The balkanization of Iran may therefore lead to intervention within NATO itself.
The scale of potential destabilization is enormous. At the time of its collapse, Yugoslavia had approximately 23 million inhabitants, Iraq in 2003 – over 25 million. Iran today has over 90 million inhabitants. The destabilization of such a state would not be a local crisis, but an event with tectonic consequences for the entire region.

Clouds of smoke over Tehran, March 2, 2026.Contributor / Contributor / Getty Images
Iranian society is highly divided. The regime is not based only on the “hated clique of mullahs and the Revolutionary Guard Corps”, but also on institutions built over 48 years and on 25-35 percent. loyal Shiites from deeply religious provinces and small towns. The remaining 65-75 percent society is divided into numerous environments:
- leftist heirs of the Tude party,
- pro-Western liberals,
- Pahlavi monarchists,
- Piran nationalists
- and ethnic movements.
Israel: war for the strategic peace of the region
For Israel, the current war has a completely different dimension than for the United States.
Israel's strategic culture has been shaped in the logic of a border state surrounded by hostile forces. Since its inception in 1948, every war has been seen not as a fight for influence, but as a fight for sheer survival.
This gives rise to a doctrine that is difficult to understand from the outside: threats must be eliminated before they become irreversible.

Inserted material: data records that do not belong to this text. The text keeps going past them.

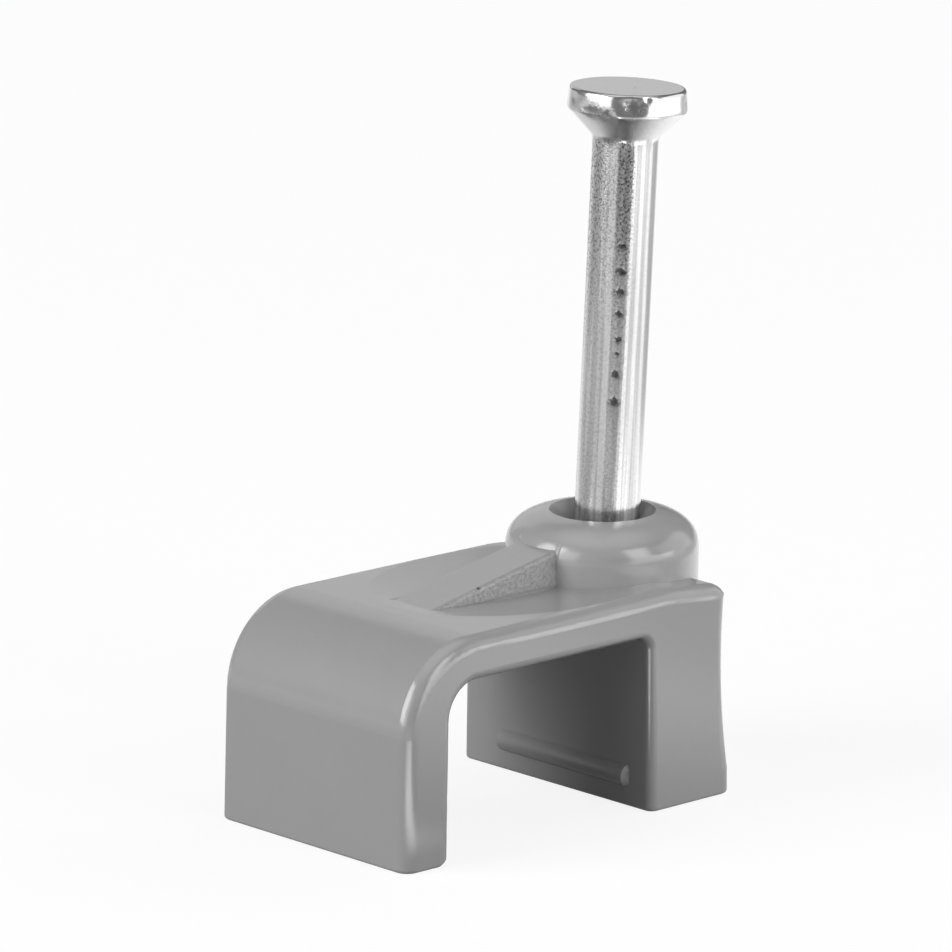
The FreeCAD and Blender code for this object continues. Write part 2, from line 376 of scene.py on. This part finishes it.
# %% Knocks in the rim, and the point
# Degrees round from the camera's side, then in millimetres: height over the crown's edge,
# half width, half height and depth
rim_dents = [(2, -0.30, 0.30, 0.30, 0.10), (-38, -0.62, 0.34, 0.16, 0.07),
             (-20, -0.66, 0.20, 0.12, 0.06), (72, -0.42, 0.10, 0.12, 0.05),
             (18, -0.12, 0.12, 0.10, 0.04), (-66, -0.25, 0.18, 0.2, 0.03),
             (110, -0.5, 0.3, 0.2, 0.06), (160, -0.3, 0.2, 0.3, 0.07),
             (210, -0.6, 0.25, 0.2, 0.05)]
raggedness = mm(0.02)


def dent_depth(angle, height):
    """Knocks in the rim of the head, over a slow wave that leaves it out of round."""
    depth = raggedness * (1 + math.sin(3 * angle + 0.7) * math.cos(5 * angle))
    for turn, up, wide, high, deep in rim_dents:
        off = turn_between(angle, facing_camera + math.radians(turn)) * head_radius
        depth += mm(deep) * bell(off, mm(wide)) * bell(height - length - mm(up), mm(high))
    return depth


def point_limit(angle, height):
    """Radius that the four pinched faces of the point leave."""
    half = tip_half + (shank_radius - tip_half) * height / point_length
    return half / max(abs(math.cos(angle)), abs(math.sin(angle)))


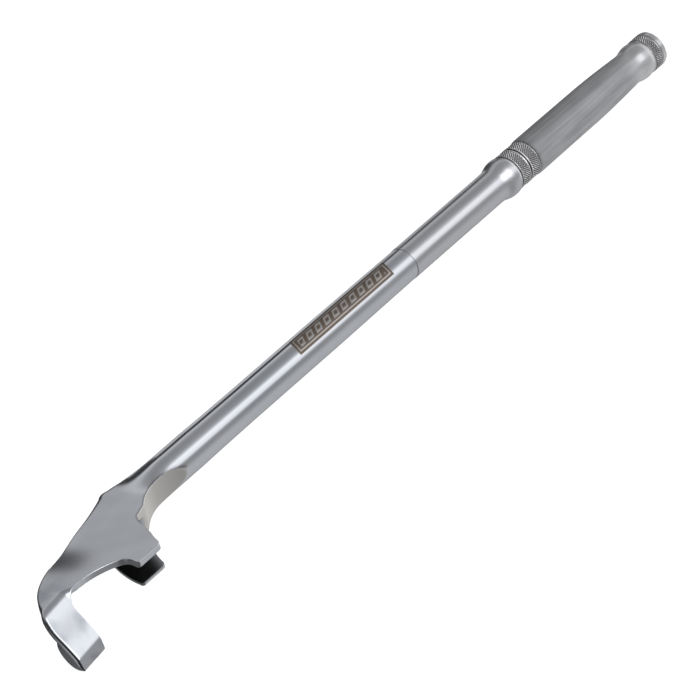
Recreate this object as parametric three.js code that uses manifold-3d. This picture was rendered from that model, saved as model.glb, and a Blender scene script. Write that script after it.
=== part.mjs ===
// Hook-jaw lever bar: a forged flat jaw and shank, joined end to end with a turned, knurled handle bar.
// Millimetres. The origin is the centre of the handle's flat end face. +X runs along the bar to the jaw,
// +Y is the way the jaw's mouth and slot open, and +Z is the normal of the jaw plate's flat top.
import * as THREE from "three";
import { mergeVertices } from "three/addons/utils/BufferGeometryUtils.js";
import Module from "manifold-3d";

const wasm = await Module();
wasm.setup();

// ---- Driving dimensions ----
const ROUND_SEGMENTS = 48;
const FIT_GAP = 0.3; // between the two pieces, all round their joint
const OVERRUN = 4; // how far a cutter passes the solid it cuts
const MITRE_LAP = 0.01; // how far the two halves of a mitre pass each other before they are joined

// Handle bar, along X from its end face.
const SEAM_X = 195.3;
const BAR_R = 8.15;
const COLLAR_R = 9.7; // the bulb in front of the knurled bands
const COLLAR_X = 119.6;
const COLLAR_FOOT_X = 128.6; // where the bulb runs out into the plain bar
const KNURL_R = 9.1;
const BAND_EDGES_X = [116.1, 109.4, 102.3]; // grooves at the sides of the two front knurled bands
const GRIP_R = 9.6;
const GRIP_TAPER_X = 58;
const NECK_R = 8.15;
const NECK_X = 20.8;
const END_BULB_R = 9.25;
const END_BULB_X = 13.3;
const END_NOTCH_R = 8.6;
const END_NOTCH_X = 9.4;
const RIM_GROOVE_X = 4.0;
const RIM_ROUND = 1.8;
const GROOVE_DEPTH = 0.5;
const GROOVE_HALF = 0.45;

// Joint of the two pieces: a round spigot on the shank in a blind bore in the handle.
const SPIGOT_R = 4;
const SPIGOT_LENGTH = 24;

// Shank, along X from the seam.
const SHANK_SEAM_R = 8.0;
const SHANK_MID_R = 8.35;
const SHANK_MID_X = [254, 313]; // the parallel stretch
const SHANK_HEAD_R = 8.7;
const SHANK_HEAD_X = 350;
const SHANK_END_X = 398; // inside the jaw block

// Jaw levels in Z.
const PLATE_TOP = 6.5;
const PLATE_THICK = 3.2;
const SLOT_LOW = -4.5;
const JAW_BOTTOM = -6.4;
const SLOT_FLOOR_Y = 14;

// Jaw outline, seen from above.
const FLAT_RUN_X = [366, 394]; // where the round shank is forged down to the jaw's thickness
const ROOT_TAPER_X = [380, 397]; // the same change beside the hollow
const ROOT_SHY = 2; // how far the taper's end reaches past the axis and past the hollow
const SCOOP_START_X = 363;
const SCOOP_TURN = { x: 384, y: 7 }; // where the ground hollow swings out to the ears
const BLOCK_START = [397.4, 13.2]; // where the hollow runs out into the full-thickness block
const SHOULDER = { x: 398.6, y: -9.6, round: 2.6 };
const EAR_TIP_Y = 38;
const EAR_X = [415.2, 431.2];
const MOUTH_FLOOR_Y = 22.8;
const HOOK_SPLIT_X = 453; // flat plate on one side, bent hook on the other
const HOOK_BACK_Y = 5.8;
const ARM_INNER_X = 464.4;
const ARM_OUTER_X = 479.3;
const TOE_INNER_X = 463.4;
const TOE_Y = 39.6;

// Hook arm and toe, seen from the side.
const BEND_Y = 22; // where the plate's top turns down
const BEND_ANGLE = THREE.MathUtils.degToRad(44);
const BEND_ROUND = 3.4;
const ARM_LENGTH = 23.4; // along the slope, from the bend to the toe's end face
const TOE_FACE = 5.15;
const TOE_FACE_ANGLE = THREE.MathUtils.degToRad(65);
const ROCKER_START = 12.4; // along the slope
const ROCKER_DEPTH = 6.2; // below the arm's top face
const HOOK_SKEW = THREE.MathUtils.degToRad(8); // the bend line's angle to the bar

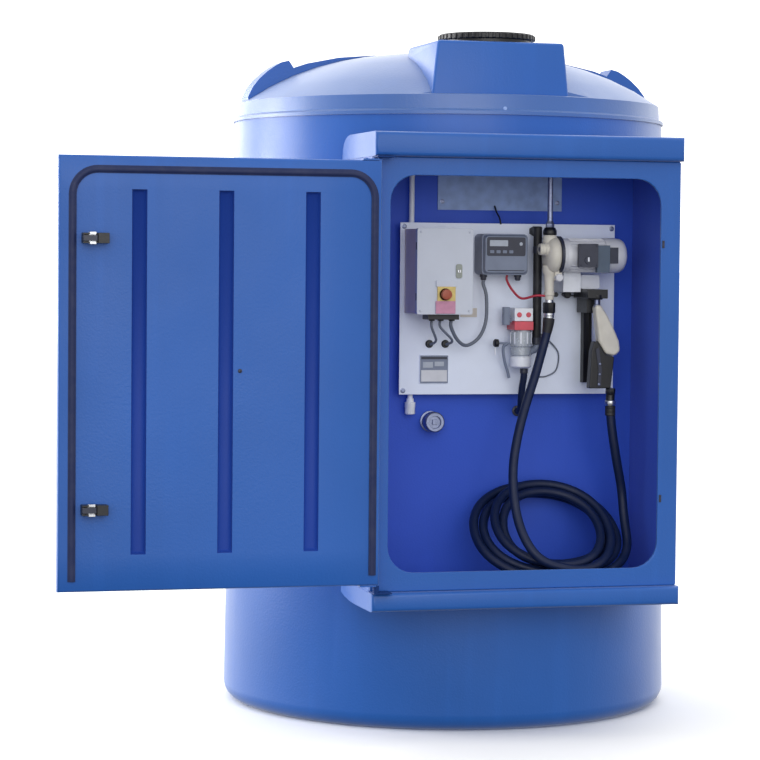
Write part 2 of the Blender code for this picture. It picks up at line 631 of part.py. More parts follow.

For Israel, victory does not mean weakening Iran, but rather dismantling the entire network of his proxies — a system that Tehran has been building for almost half a century.
Iran is losing the battle — but it wants to win the whole game
The attacks on the US embassy in Kuwait and Dubai airport are intended to convey one message: “you won't be safe anywhere”.

Smoke over Dubai after the Iranian attack, March 1, 2026.FADEL SENNA/AFP/East News / East News
Tehran's strategy is clear: it is not about winning on the battlefield, but about transforming the entire Persian Gulf into a zone of permanent discomfort.
Who wasn't invited to the table?
First of all, Pakistan is a nuclear state bordering Iran. Islamabad will not allow the emergence of a “Taliban empire” on its borders and may enter Iranian Baluchistan to defend its own interests.
The second underestimated player is India, which is investing billions in the Chabahar port and the transport corridor to Central Asia.
Beijing buys the ashes, Moscow fuels the fire
A new player will appear almost immediately in the war-ravaged areas – China. They may recognize the de facto collapse of Iran and turn parts of it into debt-ridden protectorates under the Belt and Road initiative.
Russia, however, can take advantage of the conflict differently: transfer S-400 systems across the Caspian Sea, encourage North Korea to conduct nuclear demonstration tests and activate its regional allies.
However, the biggest beneficiary of this war may turn out to be Vladimir Putin. An increase in the price of oil means more money to wage war against Ukraine.
Even the impossible is possible
Trump did something that seemed unimaginable not long ago. However, the disappearance of Iran does not mean a vacuum – this space will immediately be filled by other players:
- Shiite militias without central command,
- fragments of nuclear materials without state control,
- Turkish divisions in Kurdistan,
- Pakistani and Indian interests in the southeast
- and Chinese engineers with contracts to rebuild the ruins.
And no war ends without negotiations.
Three scenarios are possible:
- 1
Iran's capitulation along the lines of Libya — the new authorities agree to fully dismantle the nuclear program in exchange for the lifting of sanctions.
- 2
China mediation — Beijing acts as a neutral broker, strengthening its position in the Middle East.
- 3
The “Korean” model of freezing the conflict — a de facto ceasefire without a peace treaty and a fragmented Iran functioning as a failed state under informal international control.
Trump will only reach for the phone when the cost of further war exceeds the cost of an agreement. On paper, a U.S. victory still seems possible. In reality, however, his price increases with each additional player who was not previously included.
And the fire of war – as usual – spreads completely differently than planned in the strategists' offices.